» Texte / Street Art und doch nicht Kunst im öffentlichen Raum…?

Daniel Kalt

Daniel Kalt lebt als Kulturwissenschaftler, freiberuflicher Journalist und Übersetzer in Paris.


Street-Art, Straßenkunst, Urban Art, Post-Graffiti – Begriffe, die laut Julia Reinecke dasselbe beschreiben. Die Verhübschung globalisierter Metropolen nämlich, dabei fungierend als Gradmesser für fortschreitende Gentrifizierung und zugleich als Ausdruck individueller Künstlerstrategien zur Erlangung von symbolischem Kapital mit der Aussicht auf Konvertierung desselben in hard cash. Wenigstens ist dies die Sichtweise der Autorin (verknappt: „Die Hauptgruppe der Street-Art-Akteure studierte oder studiert Grafikdesign oder Illustration und hat demnach das Ziel, in dem Feld der angewandten Kunst zu arbeiten.“), und so laboriert sie in einem soeben erschienenen Band auf knapp 200 Seiten an einer Überschau des Phänomens.

Das Gute vorneweg: Die einigermaßen detaillierte Überschau der Arbeiten von zehn Street Artists gibt Einblick in verschiedene Umsetzungsmöglichkeiten einer Kunstrichtung, die Ausdruck einer „Subkultur“ ist und sich in erster Linie über ihren (illegalen) Anbringungsort definieren lässt. Seien es Stencil-(Post)-Graffitis im Pariser Stadtraum durch Blek Le Rat ab den frühen 1980er Jahren, seien es die Obey Giant-Kampagne von Shepard Fairey oder Mosaike von Invader: Bedeutende Positionen, die teilweise die Grenze zwischen öffentlichem Außen- und musealem Innen-Raum transzendieren, werden kurz besprochen. Dergestalt erschließt sich den Lesenden ein repräsentatives Panorama aktueller Tendenzen der Post-Graffiti Ära.

Mit Vorsicht zu genießen allerdings sind Reineckes theoretisierenden Ausführungen, mit welchen sie Street Art im Feld künstlerischer Produktion (Bourdieu rangiert als prominentester Pfeiler im Theoriekonstrukt der Autorin) zu positionieren versucht. Die Frage, ob es sich dabei um angewandte Kunst handle, verliert sich in einem nicht sehr stringenten Reflexionsstrang um und über Dada, Ready-Mades, Pop-Art und Werbung. Ein bisschen mehr an relevanter Ideengeschichte wird in losen Bissen kredenzt, wobei nicht ganz klar wird, welchen intrinsischen Zusammenhang mit dem Situationismus oder der Land Art Reinecke für Street Art letztlich konstatiert. Aufzählung kommt hier vor Analyse.

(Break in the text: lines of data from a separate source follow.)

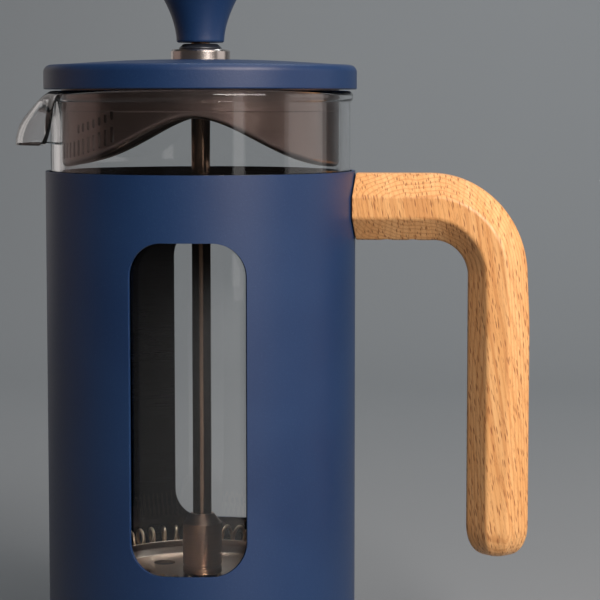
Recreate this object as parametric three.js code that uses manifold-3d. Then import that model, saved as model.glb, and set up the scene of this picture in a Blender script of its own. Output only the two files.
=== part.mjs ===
// A small coffee press: a glass beaker in a painted steel sleeve with a wooden handle, a lid with a
// strainer skirt, and a plunger with a spring-edged filter.
// Millimetres, +Z up. The origin is on the sleeve's axis at the underside of the foot pad.
// The handle points along +X, the pouring lip along -X, and the windows face -Y and +Y.
import * as THREE from "three";
import { mergeVertices } from "three/addons/utils/BufferGeometryUtils.js";
import Module from "manifold-3d";

const wasm = await Module();
wasm.setup();

// Driving dimensions
const gap = 0.3; // left between pieces that touch
const sleeve = { radius: 36, wall: 0.8, bottom: 1.2, top: 115.5, lip: 33.9, fold: 1.2 };
const opening = { middle: 1.3, width: 26.1, bottom: 26.9, top: 100.7, corner: 7.5 };
const foot = { radius: 33.6, height: 2 };
const basePlate = { radius: 34.9, bottom: 2.3, thickness: 0.8 };
const cushion = { inner: 12, outer: 27, bottom: 3.4, thickness: 0.9 };
const glass = { radius: 34.8, wall: 2.3, bottom: 4.6, rim: 134, floor: 2.8, heel: 5, bead: 2.6 };
const spout = { reach: 43.6, drop: 12.6, channel: 2.6, sheet: 1.1, start: 17 };
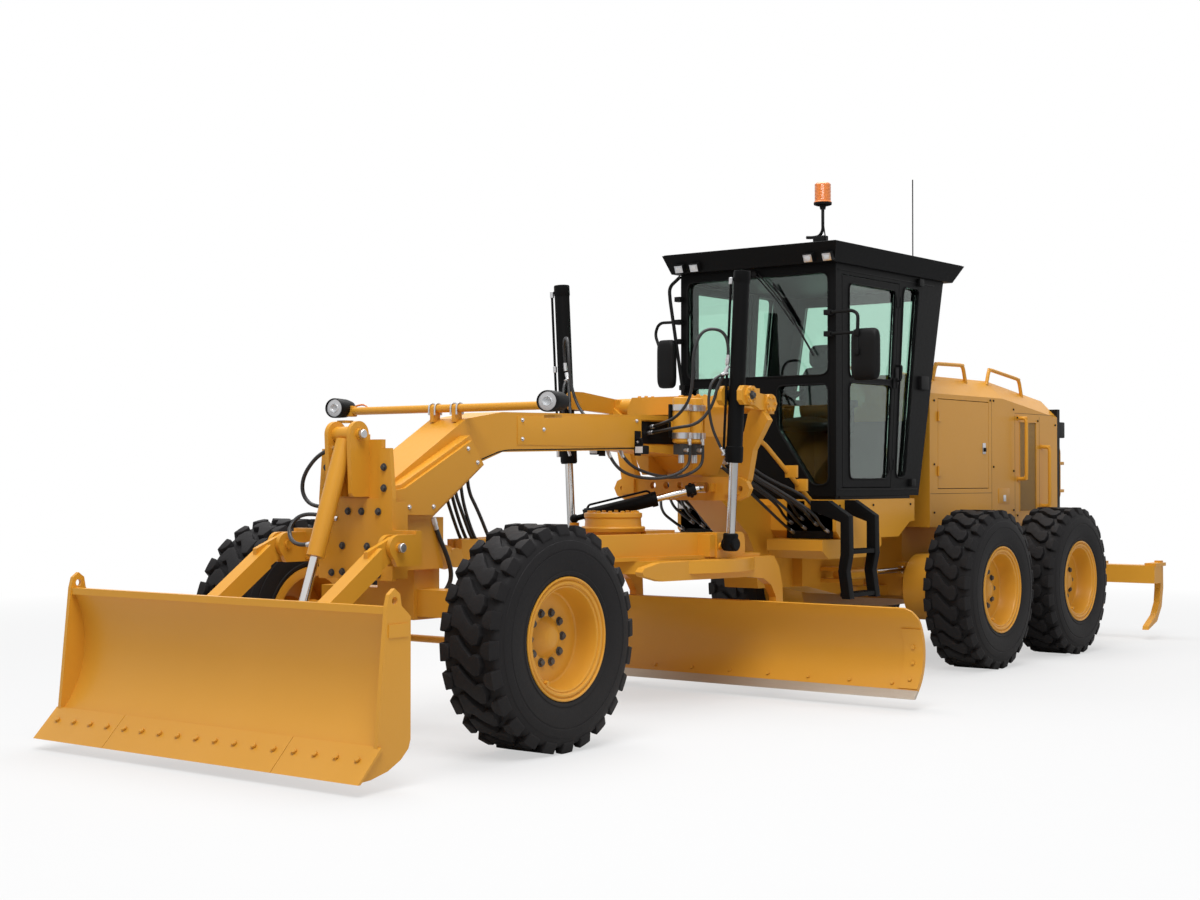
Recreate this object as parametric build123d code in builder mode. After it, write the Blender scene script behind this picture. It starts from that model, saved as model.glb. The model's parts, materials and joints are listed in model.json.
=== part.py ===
from build123d import *
from math import cos, pi, sin
import os

# A six-wheeled motor grader with a front dozer blade and a rear ripper, in millimetres.
# +X points forward, +Y to the machine's left and +Z up. The ground is at Z = 0.

# Driving dimensions
RUN = 0.3  # clearance between pieces that move or are only bolted together
FIT = 0.1  # radial clearance of pins, rods and journals in their bores
FRONT_AXLE_X = 3830
TANDEM_X = -2558
TANDEM_PITCH = 1575
WHEEL_Y = 1020
TYRE_R = 640
TYRE_W = 430
RIM_SEAT_R = 318
RIM_W = 400
KINGPIN_Y = 820
PIVOT_X = -1500  # the frame's articulation pin
BALL = (3480, 0, 1050)  # the drawbar's front ball
POST_LOW_Z = 1000  # underside of the frame's front post, on the axle
CIRCLE_X = 1420
CIRCLE_R = 765
BEAM_HALF_W = 150
CAB_HALF_W = 705
CAB_FLOOR_Z = 1400
CAB_TOP_Z = 3146
CAB_FRONT_X = -20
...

Wirklich merkwürdig gerät jener Abschnitt, in welchen Reineckes Gedanken um die „Gemeinsamkeiten mit Kunst im öffentlichen Raum“ zu kreisen beginnen (besser wäre vielleicht der Begriff Kunst am Bau, denn Street Art ist jedenfalls auch „Kunst im öffentlichen Raum“ und eine ihrer möglichen Spielarten). Hier kommt man nämlich nur mit Mühe umhin, das allgemeine Kunstverständnis der Autorin in Frage zu stellen, da für sie offenbar die Rezeption eigentlicher Kunst als privilegiert-akademisierter Akt gilt: „Street-Art-Künstler bringen unentgeltlich Arbeiten an, die für die Rezeption kein kunstwissenschaftliches Hintergrundwissen voraussetzen. Aus diesem Grund sind die Arbeiten für Menschen mit unterschiedlichem Habitus verständlich und können auch marginalisierten Gruppen Vergnügen bereiten.“ Eine solche Aussage legt Zeugnis von völliger Gleichgültigkeit gegenüber aktuellen Positionen in der Debatte um Kunst im öffentlichen Raum ab und kann obendrein bloß Verwunderung hervorrufen: Schließlich ist nicht einzusehen, weshalb gleich welches „Vergnügen“ im Prozess der Kunstrezeption nur bei entsprechendem Bildungshintergrund möglich sein sollte. Schade, dass das grundsätzlich löbliche Unterfangen Reineckes, eine Forschungsarbeit über Street Art vorzulegen, letztlich von ihrer Tendenz zu unnötigen Pauschalisierungen untergraben wird.